Thursday, January 26, 2012

What is MIMO?

World as we all know is growing smarter by the day. We see smart phones, 3G, 4G, WLANs becoming integral part of our lives. At the crux of all progress lies the fact that we desperately seek high data rates. We can't wait any longer than few seconds for a video to be flashed across our screens. To add to this ever increasing thirst for speed, humans also seek quality. We migrated from gramophones to tapes to optical disks to digital signal processors for high fidelity. Quality comes only with higher volume of data. Bitter but true! Compare a real media filesize and its quality with mp3 or mp4  filesize and its quality.

A MIMO or a Multiple Input Multiple Output system is a clever solution to achieve high data rates. It is a technique which combines tweaking with antennas and DSP to get blazing speeds. We all know that when a signal is fed to antenna, it takes several paths before it reaches a receiver. Also if one manages to keep several receivers-spaced few wavelengths apart- in the vicinity of a transmitter, they all receive and receive signals of different magnitudes and phases which is primarily attributed to multipath propagation of signals before reaching each receiver.

MIMO cashes on this thing-multipath effect. A data stream to be transmitted is scrambled, encoded and interleaved only to be split into several parallel data streams. These parallel data streams are fed to equal number of transmitters.
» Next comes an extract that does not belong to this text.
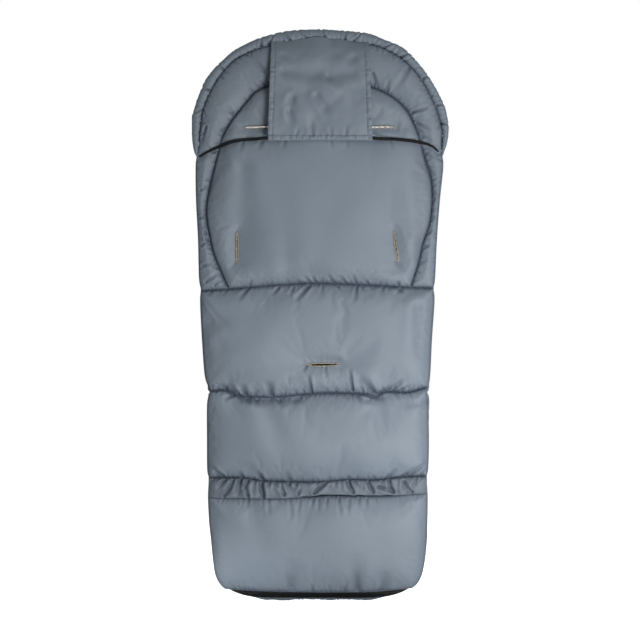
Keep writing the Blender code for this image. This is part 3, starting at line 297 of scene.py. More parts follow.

Effectively, what the design has achieved is that data has been divided into chunks with each chunk been thrown to the receiver with a separate transmitter.  
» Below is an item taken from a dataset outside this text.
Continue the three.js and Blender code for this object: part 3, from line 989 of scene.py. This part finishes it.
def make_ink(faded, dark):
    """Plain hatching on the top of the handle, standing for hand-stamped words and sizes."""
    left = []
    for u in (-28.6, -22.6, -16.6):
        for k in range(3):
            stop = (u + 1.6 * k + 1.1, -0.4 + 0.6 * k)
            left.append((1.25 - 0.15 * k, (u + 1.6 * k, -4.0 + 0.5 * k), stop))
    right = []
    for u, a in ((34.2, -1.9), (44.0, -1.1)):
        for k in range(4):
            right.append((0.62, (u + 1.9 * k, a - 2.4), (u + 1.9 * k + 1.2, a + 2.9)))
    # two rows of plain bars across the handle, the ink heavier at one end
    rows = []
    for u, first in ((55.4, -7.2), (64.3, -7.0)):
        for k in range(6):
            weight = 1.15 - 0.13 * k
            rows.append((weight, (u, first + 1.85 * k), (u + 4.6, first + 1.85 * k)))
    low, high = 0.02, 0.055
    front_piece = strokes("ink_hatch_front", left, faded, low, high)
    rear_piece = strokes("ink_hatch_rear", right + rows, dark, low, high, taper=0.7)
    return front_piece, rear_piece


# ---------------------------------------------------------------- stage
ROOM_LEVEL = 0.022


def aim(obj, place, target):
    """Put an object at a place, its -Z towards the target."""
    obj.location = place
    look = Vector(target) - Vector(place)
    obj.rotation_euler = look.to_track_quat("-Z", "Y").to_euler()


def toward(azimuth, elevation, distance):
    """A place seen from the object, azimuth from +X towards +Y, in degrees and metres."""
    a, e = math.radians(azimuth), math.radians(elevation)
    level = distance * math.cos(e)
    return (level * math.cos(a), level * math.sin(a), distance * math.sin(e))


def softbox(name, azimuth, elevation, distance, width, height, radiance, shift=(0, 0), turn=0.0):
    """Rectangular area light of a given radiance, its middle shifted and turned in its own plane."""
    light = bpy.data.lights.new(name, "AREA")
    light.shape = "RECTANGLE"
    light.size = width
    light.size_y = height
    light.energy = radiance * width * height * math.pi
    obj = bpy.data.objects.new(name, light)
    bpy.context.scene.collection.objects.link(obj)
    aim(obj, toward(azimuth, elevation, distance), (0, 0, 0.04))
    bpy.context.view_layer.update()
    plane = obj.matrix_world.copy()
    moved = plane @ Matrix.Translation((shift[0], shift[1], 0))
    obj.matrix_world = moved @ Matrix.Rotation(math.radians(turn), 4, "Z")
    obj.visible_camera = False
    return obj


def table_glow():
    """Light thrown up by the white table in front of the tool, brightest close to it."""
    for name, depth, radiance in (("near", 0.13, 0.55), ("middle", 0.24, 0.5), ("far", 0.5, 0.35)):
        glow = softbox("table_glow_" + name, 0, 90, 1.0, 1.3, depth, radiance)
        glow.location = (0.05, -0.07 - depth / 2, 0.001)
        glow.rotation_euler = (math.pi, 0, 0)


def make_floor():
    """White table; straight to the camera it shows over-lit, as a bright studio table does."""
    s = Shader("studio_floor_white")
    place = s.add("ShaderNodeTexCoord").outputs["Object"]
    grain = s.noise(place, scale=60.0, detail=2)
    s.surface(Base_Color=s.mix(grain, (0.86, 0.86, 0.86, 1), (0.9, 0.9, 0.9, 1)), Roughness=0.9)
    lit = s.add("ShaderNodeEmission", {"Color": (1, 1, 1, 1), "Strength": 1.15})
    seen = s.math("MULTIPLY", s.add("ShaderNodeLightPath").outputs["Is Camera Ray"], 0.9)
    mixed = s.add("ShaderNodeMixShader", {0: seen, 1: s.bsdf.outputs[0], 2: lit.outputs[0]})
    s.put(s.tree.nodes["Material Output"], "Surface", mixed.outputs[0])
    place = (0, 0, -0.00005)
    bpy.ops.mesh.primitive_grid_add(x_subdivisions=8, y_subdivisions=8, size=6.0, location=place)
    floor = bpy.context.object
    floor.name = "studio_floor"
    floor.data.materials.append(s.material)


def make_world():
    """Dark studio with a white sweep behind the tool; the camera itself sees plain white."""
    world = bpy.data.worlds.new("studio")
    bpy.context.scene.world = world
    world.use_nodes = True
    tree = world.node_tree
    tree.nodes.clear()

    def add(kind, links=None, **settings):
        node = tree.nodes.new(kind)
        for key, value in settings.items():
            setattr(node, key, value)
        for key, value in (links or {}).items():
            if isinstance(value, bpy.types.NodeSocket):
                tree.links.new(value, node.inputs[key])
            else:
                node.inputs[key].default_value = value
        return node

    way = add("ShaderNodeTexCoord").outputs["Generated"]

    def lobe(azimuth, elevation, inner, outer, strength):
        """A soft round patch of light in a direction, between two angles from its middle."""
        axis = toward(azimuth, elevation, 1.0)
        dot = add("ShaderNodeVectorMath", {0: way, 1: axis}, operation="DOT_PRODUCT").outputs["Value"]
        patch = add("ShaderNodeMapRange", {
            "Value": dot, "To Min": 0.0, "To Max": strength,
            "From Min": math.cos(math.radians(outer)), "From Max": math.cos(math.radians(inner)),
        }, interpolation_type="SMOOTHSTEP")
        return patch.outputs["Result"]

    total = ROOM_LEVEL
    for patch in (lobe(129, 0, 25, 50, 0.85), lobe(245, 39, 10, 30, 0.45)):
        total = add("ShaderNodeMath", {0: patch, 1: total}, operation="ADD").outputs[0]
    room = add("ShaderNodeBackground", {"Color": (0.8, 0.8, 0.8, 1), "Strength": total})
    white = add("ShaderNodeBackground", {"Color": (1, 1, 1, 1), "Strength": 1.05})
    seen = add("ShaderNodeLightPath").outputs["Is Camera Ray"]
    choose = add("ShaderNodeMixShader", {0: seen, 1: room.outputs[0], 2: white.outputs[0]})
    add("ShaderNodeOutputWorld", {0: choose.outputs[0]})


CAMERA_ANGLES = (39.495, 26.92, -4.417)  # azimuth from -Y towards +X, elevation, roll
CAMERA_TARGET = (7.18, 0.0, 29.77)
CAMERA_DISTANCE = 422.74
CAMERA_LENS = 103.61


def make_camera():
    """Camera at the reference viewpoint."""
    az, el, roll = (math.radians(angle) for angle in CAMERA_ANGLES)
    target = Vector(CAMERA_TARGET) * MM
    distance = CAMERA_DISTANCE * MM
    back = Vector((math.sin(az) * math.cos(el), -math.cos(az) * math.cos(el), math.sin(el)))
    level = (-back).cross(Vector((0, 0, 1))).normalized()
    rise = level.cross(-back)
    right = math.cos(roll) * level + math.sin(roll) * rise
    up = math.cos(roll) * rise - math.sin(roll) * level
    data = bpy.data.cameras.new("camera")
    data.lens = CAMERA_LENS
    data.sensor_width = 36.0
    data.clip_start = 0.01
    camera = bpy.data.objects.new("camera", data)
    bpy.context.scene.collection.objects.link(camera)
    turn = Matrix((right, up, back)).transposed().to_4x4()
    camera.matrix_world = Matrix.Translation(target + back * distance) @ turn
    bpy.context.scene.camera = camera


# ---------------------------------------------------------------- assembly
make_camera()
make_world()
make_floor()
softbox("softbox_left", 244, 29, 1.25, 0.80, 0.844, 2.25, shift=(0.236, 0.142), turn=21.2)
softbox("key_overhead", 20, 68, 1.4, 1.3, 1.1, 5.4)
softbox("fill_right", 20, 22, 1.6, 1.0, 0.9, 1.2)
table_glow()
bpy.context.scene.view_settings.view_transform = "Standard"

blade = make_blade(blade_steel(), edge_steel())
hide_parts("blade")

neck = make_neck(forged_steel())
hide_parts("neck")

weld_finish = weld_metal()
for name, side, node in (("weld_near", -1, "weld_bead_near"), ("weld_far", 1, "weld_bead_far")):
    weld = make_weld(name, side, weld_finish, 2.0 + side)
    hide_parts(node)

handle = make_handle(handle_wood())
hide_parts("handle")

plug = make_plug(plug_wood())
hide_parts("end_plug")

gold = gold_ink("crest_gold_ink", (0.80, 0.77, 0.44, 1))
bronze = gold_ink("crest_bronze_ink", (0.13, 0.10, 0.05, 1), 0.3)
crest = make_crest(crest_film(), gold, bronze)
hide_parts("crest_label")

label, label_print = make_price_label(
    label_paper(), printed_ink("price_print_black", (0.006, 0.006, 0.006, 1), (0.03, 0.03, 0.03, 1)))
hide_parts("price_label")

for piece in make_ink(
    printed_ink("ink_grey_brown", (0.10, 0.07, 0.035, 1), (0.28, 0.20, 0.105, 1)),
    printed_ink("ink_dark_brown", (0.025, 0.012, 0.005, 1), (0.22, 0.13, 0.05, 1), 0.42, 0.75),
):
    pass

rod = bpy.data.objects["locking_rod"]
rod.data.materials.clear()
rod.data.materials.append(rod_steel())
Remember that each of the transmitter throws data to the receiver, with the receiver getting it from multiple paths. Here lies the key to MIMO. If one has a fixed spatial receiver and transmitter configuration, the receiver always gets a uniquely weighed combination of the transmitted signals. In other words, each receiver receives a unique pattern from all the transmitters-the pattern being decided by the paths taken by the signals coming in. If one employs more that just a single receiver, all of them receive all the transmitted signals but each of the receiver gets a uniquely weighed version of the parallel data streams.
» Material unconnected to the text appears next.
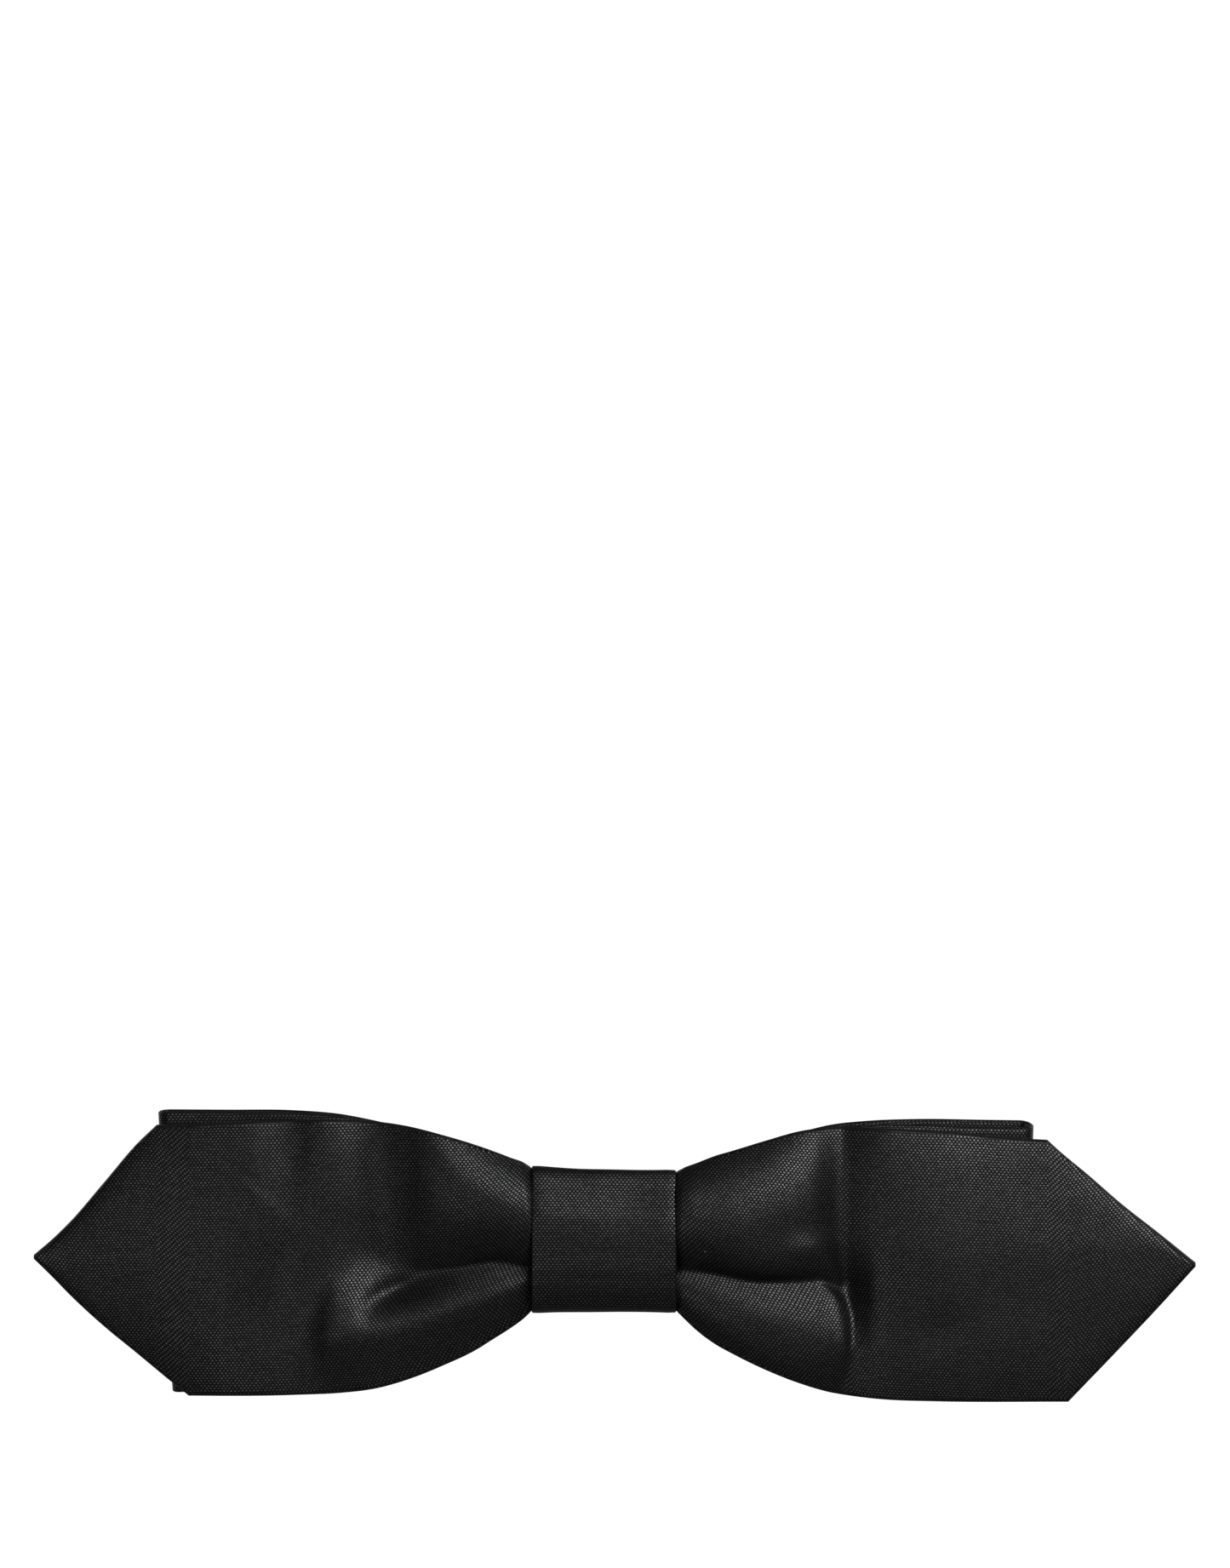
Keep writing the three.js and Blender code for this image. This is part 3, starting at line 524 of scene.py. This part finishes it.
def silk(name):
    """Black silk that follows the UV map Cloth."""
    material, tree, shader = plain_material(name)
    flat = tree.nodes.new("ShaderNodeUVMap")
    flat.uv_map = "Cloth"
    weave = tree.nodes.new("ShaderNodeGroup")
    weave.node_tree = bpy.data.node_groups.get("Plain weave") or plain_weave()
    weave.inputs["Across pitch"].default_value = YARN_ACROSS
    weave.inputs["Along pitch"].default_value = YARN_ALONG
    tree.links.new(flat.outputs[0], weave.inputs["Cloth"])
    place = tree.nodes.new("ShaderNodeTexCoord")
    dust = tree.nodes.new("ShaderNodeGroup")
    dust.node_tree = bpy.data.node_groups.get("Lint") or lint()
    dust.inputs["Speck"].default_value = 0.035
    tree.links.new(place.outputs["Object"], dust.inputs["Place"])
    # Painted highlight and shade: where a yarn passes over, its colour is painted lighter, varied from yarn
    # to yarn, and the hollows keep the painted shade.
    painted_glint_mask = math_node(tree, "MULTIPLY", weave.outputs["Over"],
                       math_node(tree, "ADD", math_node(tree, "MULTIPLY", weave.outputs["Shade"], 1.1), 0.35))
    cloth = mix_colour(tree, painted_glint_mask, SILK_HOLLOW_PAINTED_SHADE, SILK_YARN_PAINTED_GLINT)
    dusty = mix_colour(tree, dust.outputs["Mask"], cloth, LINT_GREY)
    tree.links.new(dusty, shader.inputs["Base Color"])
    rough = math_node(tree, "SUBTRACT", 0.52, math_node(tree, "MULTIPLY", weave.outputs["Over"], 0.14))
    tree.links.new(rough, shader.inputs["Roughness"])
    relief(tree, shader, weave.outputs["Height"], strength=0.5, depth=0.00005)
    uneven = math_node(tree, "ADD", math_node(tree, "MULTIPLY", weave.outputs["Shade"], 1.3), 0.3)
    crown = math_node(tree, "POWER", weave.outputs["Over"], 1.8)
    gloss = math_node(tree, "MULTIPLY", crown, uneven, clamp=True)
    # The gloss fades where the cloth turns away from the eye.
    turned = tree.nodes.new("ShaderNodeLayerWeight")
    turned.inputs["Blend"].default_value = 0.5
    away_from_eye = math_node(tree, "POWER", turned.outputs["Facing"], 2.0)
    facing = math_node(tree, "SUBTRACT", 1.0, away_from_eye, clamp=True)
    tree.links.new(math_node(tree, "MULTIPLY", gloss, facing), shader.inputs["Coat Weight"])
    shader.inputs["Coat Roughness"].default_value = 0.43
    shader.inputs["Coat IOR"].default_value = 1.9
    shader.inputs["Specular IOR Level"].default_value = 0.07
    return material


tie_silk = silk("tie_silk")
blade.data.materials.append(tie_silk)
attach(blade, "bow")
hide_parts("blade_front_cloth", "blade_interlining", "blade_back_cloth")

# ------------------------------------------------------------------------------------------
# The loop: a long band of the same silk, lined with itself, bent back at both ends so that it
# makes the square wings behind the blade. Its ends are folded flat; it is pinched in the middle.

LOOP_THICK = 1.0
LOOP_REAR_Y = -1.85
LOOP_FOLD_RADIUS = 1.0
LOOP_RIM = 0.3
LOOP_ROWS = 64
LOOP_ENDS = {-1: (49.2, 0.8), 1: (47.7, 0.55)}  # middle of the fold, and how far its top leans out
LOOP_WAYS = {
    -1: {
        "top": [
            (0, 4.7), (7, 5.0), (8.6, 6.6), (14.2, 10.0), (21.8, 12.4), (25.6, 13.3), (29.5, 14.05),
            (35, 14.5), (42, 14.55), (50, 14.6),
        ],
        "bottom": [
            (0, -4.7), (7, -5.0), (8.6, -6.4), (14.2, -11.4), (21.8, -14.9), (29.5, -16.4), (38, -16.8),
            (50, -17.2),
        ],
    },
    1: {
        "top": [
            (0, 4.7), (7, 5.0), (8.6, 6.4), (14.3, 9.6), (21.9, 12.0), (25.7, 12.9), (29.6, 13.3),
            (35, 13.5), (43, 13.4), (50, 13.3),
        ],
        "bottom": [
            (0, -4.7), (7, -5.0), (8.6, -6.4), (14.3, -11.6), (21.9, -15.1), (29.5, -16.9), (38, -17.3),
            (50, -17.4),
        ],
    },
}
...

With the help of Digital Signal Processing Algorithms, it is possible to analyze and extract all the transmitted parallel data streams. These data streams are descrambled and decoded to get back the original transmitted message. Below figure illustrates the operation of MIMO configuration.

 
This is how MIMO quenches thirst for high data rates.Transmitting two or more data streams in the same bandwidth multiplies the data rate by the number of streams used.